それなら、この男の心を持つ俺は誰で、俺はこのまま消えてしまうのだろうか?
「あっ、あの……君も、あのゲームの?」
すると、考え事をしている俺の隣から、男子が話しかけてくる。見た目強面の人が、そんな柔らかい言葉使いはないだろう……すごい違和感がある。
「あっ、えっと……そうです。お、私は……男としてゲームの中に」
「そ、そうなんだ……」
おいおい、そういう奴は他にもいるから、何俺をチラチラ見てるんだよ。
あぁ……他の女子は眼鏡かけてたり、のぺっとした顔立ちだったり、太っていたりするからな。
だからって、お前の心は女だろう? それなら、女である俺にドキドキしてるのは、マズいんじゃないか?
このクラスでは、そういった心と体のズレを直す場所でもあるんだからさ……だから頑張らないと、親に心配をかけないためにも。
「よ~し、お前等集まってるか! 今から授業を行う……前に、1つお前達にやって貰いたいものがある!」
また厳つそうな先生が入ってきたと思ったら、何か言ってきたよ。これ以上何をさせようって言うんだ?
「お前達はあのゲームの中で、全員異性を選び、心が戻ってない状態だ。そこで、ちと荒療治になるが、お前達には恋愛をして貰う!」
『え~!!!!』
クラス全員から叫び声が響いた。
まぁ、確かに嫌だよな……まだ自分の状態を受け入れられずに、混乱している奴だっているだろう。
現に俺だって、男と恋愛なんてごめんだよ……だけど従わないと、戻って上げないと……あの人を困らせる。

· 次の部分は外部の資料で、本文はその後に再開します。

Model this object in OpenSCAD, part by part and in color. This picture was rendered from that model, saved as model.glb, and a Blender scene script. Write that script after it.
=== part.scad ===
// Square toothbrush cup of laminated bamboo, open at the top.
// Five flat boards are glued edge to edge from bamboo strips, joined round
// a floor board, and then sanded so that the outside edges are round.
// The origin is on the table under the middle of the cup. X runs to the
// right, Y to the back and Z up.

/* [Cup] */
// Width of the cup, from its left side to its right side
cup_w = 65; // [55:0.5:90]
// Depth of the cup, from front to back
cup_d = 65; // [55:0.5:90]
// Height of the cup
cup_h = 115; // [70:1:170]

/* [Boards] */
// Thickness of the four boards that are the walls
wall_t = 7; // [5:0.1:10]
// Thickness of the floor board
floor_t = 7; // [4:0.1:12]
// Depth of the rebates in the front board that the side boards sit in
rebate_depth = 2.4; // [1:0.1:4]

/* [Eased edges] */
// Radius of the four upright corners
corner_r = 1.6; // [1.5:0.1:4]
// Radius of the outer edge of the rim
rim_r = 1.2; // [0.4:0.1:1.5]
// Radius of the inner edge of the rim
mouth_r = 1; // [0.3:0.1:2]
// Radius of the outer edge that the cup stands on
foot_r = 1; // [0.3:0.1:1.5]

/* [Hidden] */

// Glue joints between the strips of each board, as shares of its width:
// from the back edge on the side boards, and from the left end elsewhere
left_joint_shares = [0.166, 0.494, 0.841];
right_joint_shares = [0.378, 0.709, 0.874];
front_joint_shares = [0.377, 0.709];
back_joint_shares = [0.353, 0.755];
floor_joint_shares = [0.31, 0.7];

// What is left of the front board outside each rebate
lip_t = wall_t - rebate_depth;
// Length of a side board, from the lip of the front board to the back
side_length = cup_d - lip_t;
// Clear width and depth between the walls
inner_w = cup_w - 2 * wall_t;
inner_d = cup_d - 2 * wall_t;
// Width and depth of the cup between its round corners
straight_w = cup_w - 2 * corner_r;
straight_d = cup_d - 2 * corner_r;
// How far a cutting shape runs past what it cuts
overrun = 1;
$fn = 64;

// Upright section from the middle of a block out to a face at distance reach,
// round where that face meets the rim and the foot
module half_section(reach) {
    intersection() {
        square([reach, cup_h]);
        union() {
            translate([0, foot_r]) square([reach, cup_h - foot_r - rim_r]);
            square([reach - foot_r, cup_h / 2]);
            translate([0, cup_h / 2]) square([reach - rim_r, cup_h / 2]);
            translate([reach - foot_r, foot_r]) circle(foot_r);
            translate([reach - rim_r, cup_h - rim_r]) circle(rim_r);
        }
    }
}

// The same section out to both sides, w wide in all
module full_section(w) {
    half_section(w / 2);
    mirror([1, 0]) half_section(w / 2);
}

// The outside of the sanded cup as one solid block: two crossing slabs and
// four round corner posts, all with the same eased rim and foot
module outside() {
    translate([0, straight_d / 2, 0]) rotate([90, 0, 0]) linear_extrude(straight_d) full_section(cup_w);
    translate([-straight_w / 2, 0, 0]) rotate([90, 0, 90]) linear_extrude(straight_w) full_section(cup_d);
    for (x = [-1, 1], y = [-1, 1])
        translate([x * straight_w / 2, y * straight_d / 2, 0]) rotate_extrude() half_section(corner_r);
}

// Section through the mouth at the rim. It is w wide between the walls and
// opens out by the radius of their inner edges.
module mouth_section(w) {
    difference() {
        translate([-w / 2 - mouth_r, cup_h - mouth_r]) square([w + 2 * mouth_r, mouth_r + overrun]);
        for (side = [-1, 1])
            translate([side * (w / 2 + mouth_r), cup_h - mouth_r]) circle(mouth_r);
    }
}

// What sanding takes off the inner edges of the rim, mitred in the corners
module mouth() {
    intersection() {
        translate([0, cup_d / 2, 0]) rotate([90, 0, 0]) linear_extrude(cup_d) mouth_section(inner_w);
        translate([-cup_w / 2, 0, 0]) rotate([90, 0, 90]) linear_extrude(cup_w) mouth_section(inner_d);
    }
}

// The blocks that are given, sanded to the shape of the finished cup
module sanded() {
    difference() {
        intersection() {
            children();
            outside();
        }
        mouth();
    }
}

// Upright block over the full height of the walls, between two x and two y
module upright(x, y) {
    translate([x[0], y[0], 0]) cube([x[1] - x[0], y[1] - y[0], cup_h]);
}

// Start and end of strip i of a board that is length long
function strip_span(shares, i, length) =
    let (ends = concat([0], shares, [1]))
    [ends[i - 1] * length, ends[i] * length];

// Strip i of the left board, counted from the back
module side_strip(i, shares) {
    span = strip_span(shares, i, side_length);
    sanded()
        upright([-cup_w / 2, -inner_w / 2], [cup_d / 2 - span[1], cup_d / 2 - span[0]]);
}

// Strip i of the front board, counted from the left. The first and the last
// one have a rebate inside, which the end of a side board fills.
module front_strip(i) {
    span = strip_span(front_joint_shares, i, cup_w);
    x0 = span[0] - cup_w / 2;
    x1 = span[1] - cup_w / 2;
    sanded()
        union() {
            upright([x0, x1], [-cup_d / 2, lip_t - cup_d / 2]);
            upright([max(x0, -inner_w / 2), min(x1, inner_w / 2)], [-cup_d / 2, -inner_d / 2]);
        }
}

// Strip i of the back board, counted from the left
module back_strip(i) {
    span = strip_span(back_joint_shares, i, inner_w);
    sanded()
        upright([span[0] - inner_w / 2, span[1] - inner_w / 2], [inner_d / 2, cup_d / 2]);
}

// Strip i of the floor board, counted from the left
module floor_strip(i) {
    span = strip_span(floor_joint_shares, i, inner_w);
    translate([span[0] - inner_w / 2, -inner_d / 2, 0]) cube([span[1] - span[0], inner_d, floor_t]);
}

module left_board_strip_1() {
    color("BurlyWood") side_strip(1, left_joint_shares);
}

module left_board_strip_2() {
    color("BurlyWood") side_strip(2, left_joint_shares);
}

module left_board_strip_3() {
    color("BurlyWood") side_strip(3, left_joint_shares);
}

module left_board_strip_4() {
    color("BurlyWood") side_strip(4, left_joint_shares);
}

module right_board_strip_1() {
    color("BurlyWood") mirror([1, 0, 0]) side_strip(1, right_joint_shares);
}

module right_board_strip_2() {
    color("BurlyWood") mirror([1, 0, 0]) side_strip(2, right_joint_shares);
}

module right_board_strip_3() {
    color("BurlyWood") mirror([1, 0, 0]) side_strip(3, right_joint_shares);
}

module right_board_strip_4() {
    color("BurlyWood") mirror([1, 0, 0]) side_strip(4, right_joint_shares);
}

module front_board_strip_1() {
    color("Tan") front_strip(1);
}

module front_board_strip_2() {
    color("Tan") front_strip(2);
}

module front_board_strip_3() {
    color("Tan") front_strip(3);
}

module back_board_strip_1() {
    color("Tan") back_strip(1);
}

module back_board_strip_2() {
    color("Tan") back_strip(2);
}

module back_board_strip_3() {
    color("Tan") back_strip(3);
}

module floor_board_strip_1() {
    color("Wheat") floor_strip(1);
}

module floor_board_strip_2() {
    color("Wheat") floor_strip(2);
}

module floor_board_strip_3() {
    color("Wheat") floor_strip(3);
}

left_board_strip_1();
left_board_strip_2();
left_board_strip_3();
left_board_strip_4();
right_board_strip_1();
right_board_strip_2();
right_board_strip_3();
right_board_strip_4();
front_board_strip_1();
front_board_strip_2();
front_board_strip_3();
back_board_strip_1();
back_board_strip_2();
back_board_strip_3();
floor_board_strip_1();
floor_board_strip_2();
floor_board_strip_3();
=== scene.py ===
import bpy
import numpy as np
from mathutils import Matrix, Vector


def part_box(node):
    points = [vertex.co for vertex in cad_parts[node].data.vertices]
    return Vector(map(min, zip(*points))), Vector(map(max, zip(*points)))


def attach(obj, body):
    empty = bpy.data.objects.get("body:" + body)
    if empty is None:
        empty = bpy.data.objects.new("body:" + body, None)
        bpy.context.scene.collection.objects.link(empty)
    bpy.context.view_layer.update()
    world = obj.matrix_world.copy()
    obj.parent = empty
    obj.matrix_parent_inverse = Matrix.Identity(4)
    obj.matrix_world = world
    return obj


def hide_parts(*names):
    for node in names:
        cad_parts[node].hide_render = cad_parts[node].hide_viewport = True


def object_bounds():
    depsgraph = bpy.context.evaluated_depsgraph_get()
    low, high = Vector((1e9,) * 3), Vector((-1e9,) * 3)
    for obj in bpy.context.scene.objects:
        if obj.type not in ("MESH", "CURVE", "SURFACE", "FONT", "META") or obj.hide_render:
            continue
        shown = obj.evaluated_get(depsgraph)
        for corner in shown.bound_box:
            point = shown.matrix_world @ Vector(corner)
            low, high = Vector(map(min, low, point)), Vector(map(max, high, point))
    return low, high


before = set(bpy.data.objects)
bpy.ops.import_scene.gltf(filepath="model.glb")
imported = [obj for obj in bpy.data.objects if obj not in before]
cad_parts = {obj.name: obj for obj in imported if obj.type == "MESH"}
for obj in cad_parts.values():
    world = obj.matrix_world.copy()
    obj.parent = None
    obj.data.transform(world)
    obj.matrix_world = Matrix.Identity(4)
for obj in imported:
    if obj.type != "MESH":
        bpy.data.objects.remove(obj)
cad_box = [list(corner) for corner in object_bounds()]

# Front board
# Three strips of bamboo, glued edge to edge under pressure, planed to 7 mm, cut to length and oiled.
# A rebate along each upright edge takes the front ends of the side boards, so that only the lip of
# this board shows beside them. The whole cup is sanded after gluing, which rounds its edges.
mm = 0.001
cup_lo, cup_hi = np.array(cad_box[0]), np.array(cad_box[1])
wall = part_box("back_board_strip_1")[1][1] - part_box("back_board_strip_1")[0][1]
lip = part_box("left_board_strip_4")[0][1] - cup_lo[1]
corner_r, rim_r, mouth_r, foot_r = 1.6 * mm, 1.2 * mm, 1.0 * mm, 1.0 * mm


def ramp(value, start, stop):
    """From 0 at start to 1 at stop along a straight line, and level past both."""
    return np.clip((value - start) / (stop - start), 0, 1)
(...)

俺の中の何かが、そう訴えかけている。玲美としての、記憶と感情が……俺を……。
「き、君、良かったら、私とコッソリこれやらない?」
すると、また隣のやつが俺にそう言ってくる。中身強面の男なのに、クネクネと気色悪いぞ。
「そうは言っても、君中身女の子のままでしょ?」
「そういう君も男のままじゃん」
先生、これ意味を成さないんじゃないでしょうか? 体も心も異性同士ですよ。成り立っちゃう。
単にお互い精神が違ってるだけで、全く問題なくなっちゃうぞ。
あっ、だけど他の男子達もこっち見てる……まぁ、このクラスで可愛い系の女子と言ったら、10人もいないからな。そりゃこうなるか……。
だけど、これは意味がないと思う。
「よし、それじゃあ自己紹介からやっていってくれ~」
ダメだ……戻る方法。何とかして、両親に心配かけないようにしないと。
それが俺の……玲美の願いなんだ。何となく分かる。
だから俺は……。
「んっ?」
その時、俺のスマホにSNSのメッセージが入った。
「誰からだ? 『名無し』? はっ?」
そしてそこにはたった一言こう書いてあった。
『GAME OVER』
「何これ? まぁ、いいや。今は授業授業……」
良く分からないメッセージは、消すに限るよな。だから俺は、迷い無くそのメッセージを消した。
さぁ、頑張らないと……これからが大変だ。女の子の体に慣れて、社会でも通用するマナーを身に付けないと。
そして俺は、机に広がる教科書に目を落とした。